Poète anglais (Ditchley, Oxfordshire, 1647 – Woodstock Park 1680).

Favori de Charles II, grand seigneur libertin et courageux, mais incontestablement le meilleur poète parmi les « beaux esprits » de la Restauration, il aura très jeune une mort édifiante, sous l'influence du pasteur écossais Gilbert Burnet. Sa correspondance avec sa femme et avec Henry Savile compte parmi les plus intéressantes de l'époque et sa Satire contre l'humanité (1875), qui dit l'amertume gracieuse du libre penseur, est le premier poème européen sur le néant.

Rochon de Chabannes (Marc Antoine Jacques)

Auteur dramatique français (Paris 1730 – id. 1800).

Il est l'auteur de comédies, de tragédies et d'opéras-comiques qui, malgré leur médiocrité, furent joués assez régulièrement au cours du XVIIIe s. On peut y déceler l'évolution générale du goût vers une théâtralité marquée par le drame bourgeois. Sa comédie Heureusement (1762) inspira peut-être à Beaumarchais le personnage de Chérubin. Dans un ensemble de pièces gaies, souvent de circonstance, se détache une comédie de mœurs en cinq actes, le Jaloux (1785).

Rod (Édouard)

Écrivain suisse de langue française (Nyon 1857 – Paris 1910).

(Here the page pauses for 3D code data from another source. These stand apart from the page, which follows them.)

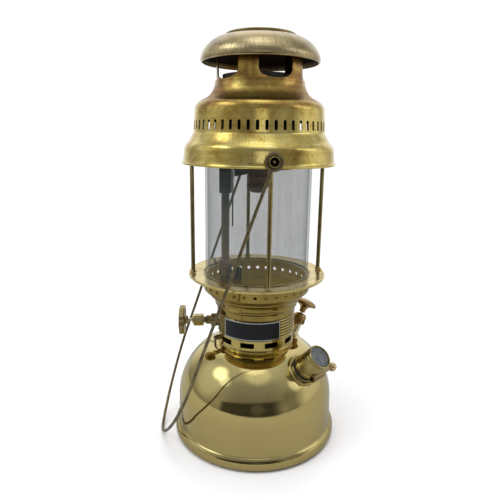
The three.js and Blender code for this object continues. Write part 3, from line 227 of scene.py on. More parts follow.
# Panels: two soft panels light the lantern from the left and from above, aimed at the middle of the collar.
# They don't show in the brass.
aim = Vector((0, 0, 0.18))
for name, place, size, power in (
    ("left_panel", Vector((-0.8, -0.5, 1.1)), 1.0, 7.0),
    ("top_panel", Vector((0.15, 0.1, 1.5)), 1.4, 13.0),
):
    lamp = bpy.data.lights.new(name, "AREA")
    lamp.shape, lamp.size, lamp.size_y, lamp.energy = "RECTANGLE", size, size, power
    panel = bpy.data.objects.new(name, lamp)
    panel.matrix_world = Matrix.LocRotScale(place, (aim - place).to_track_quat("-Z", "Y"), None)
    panel.visible_glossy = False
    bpy.context.collection.objects.link(panel)

# Tank: drawn from one brass sheet, rolled out to a bead at the foot and polished like a mirror.
# The flat bottom is set a little up into the foot, so that the lantern stands on its rim.


def rounded(line, closed=False):
    """Points of radius and height, in which a third number eases that corner by as much."""
    eased = []
    for i, (radius, height, *ease) in enumerate(line):
        here = Vector((radius, height))
        if not ease or (not closed and i in (0, len(line) - 1)):
            eased.append(here)
            continue
        before, after = Vector(line[i - 1][:2]), Vector(line[(i + 1) % len(line)][:2])
        start = here + (before - here).normalized() * min(ease[0], (before - here).length * 0.49)
        end = here + (after - here).normalized() * min(ease[0], (after - here).length * 0.49)
        eased += [start * (1 - t) ** 2 + here * 2 * t * (1 - t) + end * t**2 for t in (0, 0.25, 0.5, 0.75, 1)]
    return eased


def curved(start, over_start, over_end, end, steps):
    """Points of a smooth curve from start to end, which leaves and arrives towards the two others."""
    a, b, c, d = (Vector(p) for p in (start, over_start, over_end, end))
    return [
        tuple(a * (1 - t) ** 3 + 3 * b * t * (1 - t) ** 2 + 3 * c * t**2 * (1 - t) + d * t**3)
        for t in (k / steps for k in range(steps + 1))
    ]


def facing_out(piece, bevel=0.0, hull=False):
    """Every face turned outwards, and the sharp edges eased. A hull first wraps bare points in faces."""
    shape = bmesh.new()
    shape.from_mesh(piece.data)
    if hull:
        bmesh.ops.convex_hull(shape, input=shape.verts)
    bmesh.ops.recalc_face_normals(shape, faces=shape.faces)
    if bevel:
        sharp = [edge for edge in shape.edges if edge.calc_face_angle(0) > 0.3]
        bmesh.ops.bevel(shape, geom=sharp, offset=bevel / 1000, segments=2, affect="EDGES")
    shape.to_mesh(piece.data)
    shape.free()
    return piece


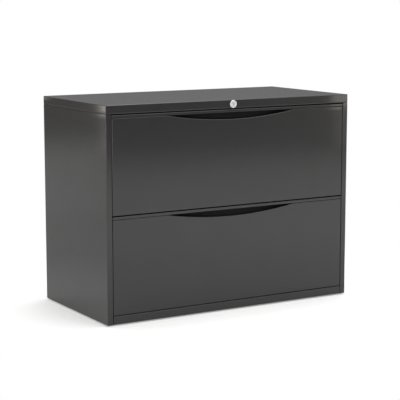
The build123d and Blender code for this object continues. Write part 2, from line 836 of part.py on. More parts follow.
def drawer_lock_strike(bottom):
    """Angle on the right side of the tray that the lock bar's tab stops."""
    strike_front = bar_front + lock_strip + 2.6
    strike_length = 26.0
    strike_reach = 8.6
    with BuildPart() as strike:
        with BuildSketch(Plane.XY.offset(bottom + strike_height)):
            with Locations((tray_half_width, strike_front)):
                Rectangle(1.6, strike_length, align=(Align.MIN, Align.MIN))
                Rectangle(strike_reach, 2.0, align=(Align.MIN, Align.MIN))
        extrude(amount=tab_height)
    return strike


def drawer_rivets(bottom):
    """Rivets between the tray's sides and the inner slide members."""
    centres = [(y, bottom + slide_height) for y in inner_rivet_ys]
    return rivet_bar(centres, tray_half_width - drawer_sheet, drawer_sheet + slide_sheet)


drawer_makers = {
    "front_panel": drawer_front_panel,
    "pull_rail": drawer_pull_rail,
    "pull_cup": drawer_pull_cup,
    "front_liner": drawer_front_liner,
    "tray": drawer_tray,
    "back": drawer_back,
    "hang_rails": drawer_hang_rails,
    "lock_strike": drawer_lock_strike,
    "rivets": drawer_rivets,
}
for drawer, bottom in drawer_bottoms.items():
    for kind, make_piece in drawer_makers.items():
        piece = make_piece(bottom)
        piece.part.label = f"{drawer}_{kind}"
        export_step(piece.part, f"parts/{drawer}_{kind}.step")
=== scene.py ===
import json
import math

import bmesh
import bpy
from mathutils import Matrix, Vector


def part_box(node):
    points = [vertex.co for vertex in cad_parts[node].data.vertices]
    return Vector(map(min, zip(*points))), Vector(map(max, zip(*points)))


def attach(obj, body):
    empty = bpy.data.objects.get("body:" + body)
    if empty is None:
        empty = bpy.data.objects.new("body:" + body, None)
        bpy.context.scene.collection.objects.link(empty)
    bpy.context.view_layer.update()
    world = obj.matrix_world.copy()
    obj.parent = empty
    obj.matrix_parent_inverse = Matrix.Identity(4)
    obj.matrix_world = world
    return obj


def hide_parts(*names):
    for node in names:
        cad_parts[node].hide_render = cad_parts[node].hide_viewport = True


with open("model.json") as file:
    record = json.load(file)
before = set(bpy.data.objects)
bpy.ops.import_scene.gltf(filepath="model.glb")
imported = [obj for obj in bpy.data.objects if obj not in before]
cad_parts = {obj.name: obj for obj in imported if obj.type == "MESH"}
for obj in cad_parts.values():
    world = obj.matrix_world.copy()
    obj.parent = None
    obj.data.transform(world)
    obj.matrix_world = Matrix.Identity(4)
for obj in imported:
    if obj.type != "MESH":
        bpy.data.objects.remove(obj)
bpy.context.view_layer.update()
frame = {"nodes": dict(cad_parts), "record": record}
nodes = frame["nodes"]

# ---------------------------------------------------------------- camera

scene = bpy.context.scene
scene.view_settings.view_transform = "Standard"
scene.view_settings.look = "None"
scene.view_settings.exposure = 0.0
scene.view_settings.gamma = 1.0

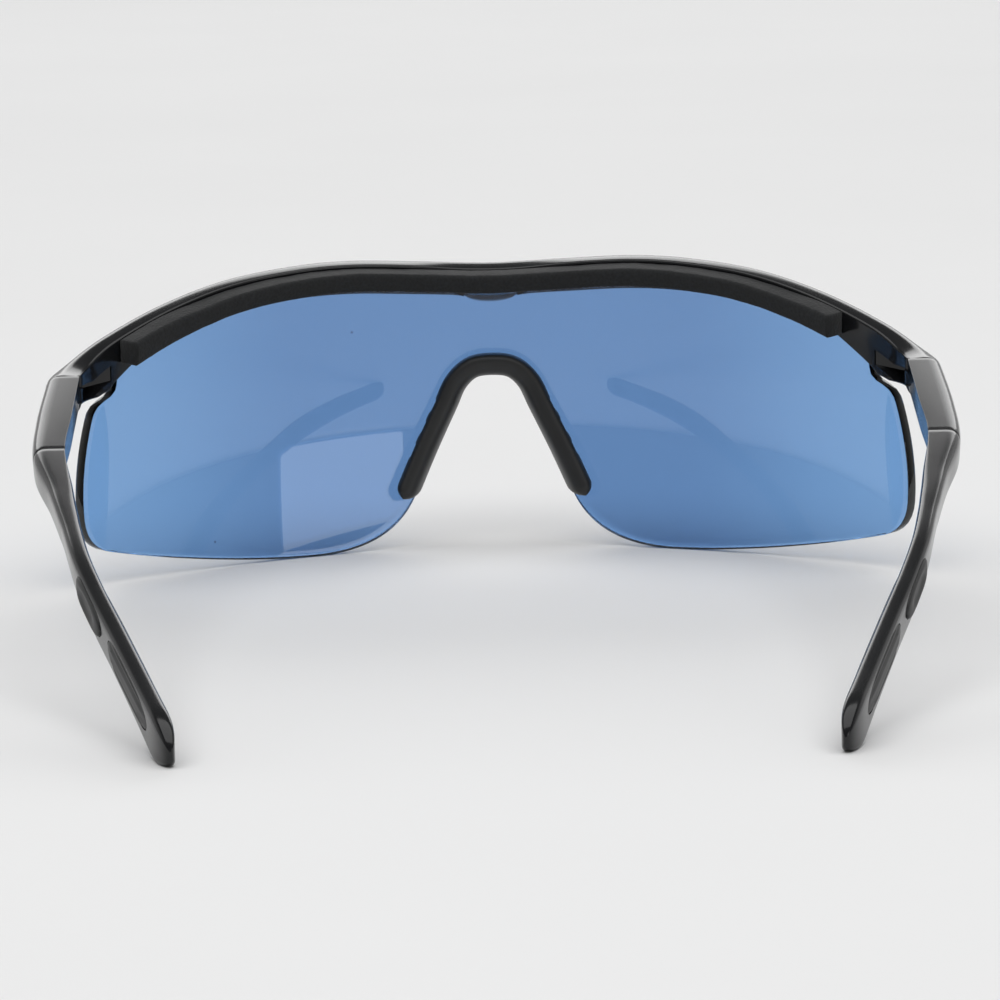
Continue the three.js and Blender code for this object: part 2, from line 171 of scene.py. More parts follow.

Après avoir étudié les lettres à Lausanne puis séjourné en Allemagne, il enseigne à Genève, pour se fixer, en 1883, à Paris. Proche de Zola (dont il avait pris publiquement la défense), il compose un nombre impressionnant de romans un peu moralisants, mais au succès assuré : la Vie privée de Michel Teissier (1893), la Seconde Vie de Michel Teissier (1894), etc. On lui doit également des Nouvelles vaudoises (1883) et des ouvrages de critique (les Idées morales du temps présent, 1891). Il conseilla Ramuz à ses débuts.